De-pinning of disordered bosonic chains

Abstract

We consider onset of transport (de-pinning) in one-dimensional bosonic chains with a repulsive boson-boson interaction that decays exponentially on large length-scales. Our study is relevant for (i) de-pinning of Cooper-pairs in Josephson junction arrays; (ii) de-pinning of magnetic flux quanta in quantum-phase-slip ladders, i.e. arrays of superconducting wires in a ladder-configuration that allow for the coherent tunneling of flux quanta. In the low-frequency, long wave-length regime these chains can be mapped onto an effective model of a one-dimensional elastic field in a disordered potential.
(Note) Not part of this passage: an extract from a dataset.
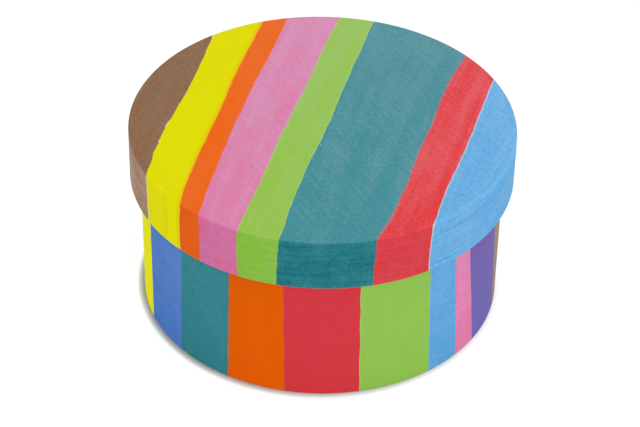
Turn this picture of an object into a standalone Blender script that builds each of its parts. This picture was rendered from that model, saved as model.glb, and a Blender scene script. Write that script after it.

The standard de-pinning theories address infinitely long systems in two limiting cases: (a) of uncorrelated disorder (zero correlation length); (b) of long range power-law correlated disorder (infinite correlation length). In this paper we study numerically chains of finite length in the intermediate case of long but finite disorder correlation length. This regime is of relevance for, e.g., the experimental systems mentioned above. We study the interplay of three length scales: the system length, the interaction range, the correlation length of disorder. In particular, we observe the crossover between the solitonic onset of transport in arrays shorter than the disorder correlation length to onset of transport by de-pinning for longer arrays.